> _Short task_: Repeat the whole listing exactly as written.

-------- Data extract

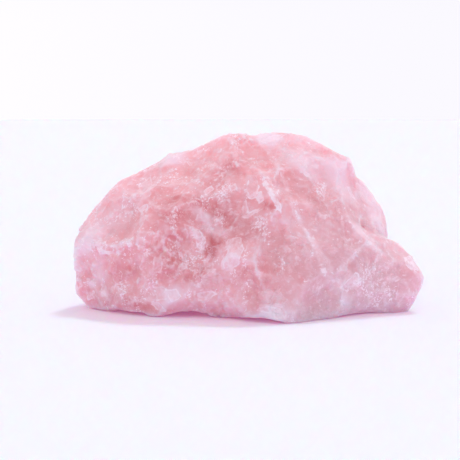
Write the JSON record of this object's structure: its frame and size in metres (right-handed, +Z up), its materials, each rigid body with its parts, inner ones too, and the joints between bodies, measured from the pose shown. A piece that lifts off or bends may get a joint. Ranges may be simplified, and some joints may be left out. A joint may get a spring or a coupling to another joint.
{
  "type": "rose quartz chunk",
  "caption": "Rough broken lump of rose quartz, milky pink and faceted by flake scars, that lies on its levelled underside as a display stone.",
  "frame": {"origin": "on the surface that the lump rests on, under the middle of its bounding box", "axes": "+X along the lump's length, towards its low end; +Z up; +Y away from its best side"},
  "size_m": [0.1014, 0.055, 0.051],
  "materials": {
    "rose_quartz": "rough broken, waxy to vitreous, milky and translucent"
  },
  "bodies": {
    "root": {"rose_quartz_chunk": "rose_quartz"}
  },
  "joints": []
}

----------------

> _Written response_:
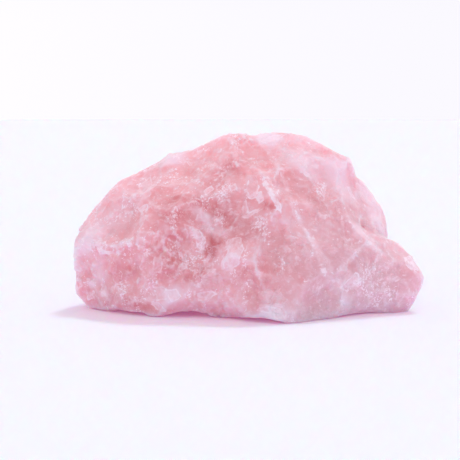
Write the JSON record of this object's structure: its frame and size in metres (right-handed, +Z up), its materials, each rigid body with its parts, inner ones too, and the joints between bodies, measured from the pose shown. A piece that lifts off or bends may get a joint. Ranges may be simplified, and some joints may be left out. A joint may get a spring or a coupling to another joint.
{
  "type": "rose quartz chunk",
  "caption": "Rough broken lump of rose quartz, milky pink and faceted by flake scars, that lies on its levelled underside as a display stone.",
  "frame": {"origin": "on the surface that the lump rests on, under the middle of its bounding box", "axes": "+X along the lump's length, towards its low end; +Z up; +Y away from its best side"},
  "size_m": [0.1014, 0.055, 0.051],
  "materials": {
    "rose_quartz": "rough broken, waxy to vitreous, milky and translucent"
  },
  "bodies": {
    "root": {"rose_quartz_chunk": "rose_quartz"}
  },
  "joints": []
}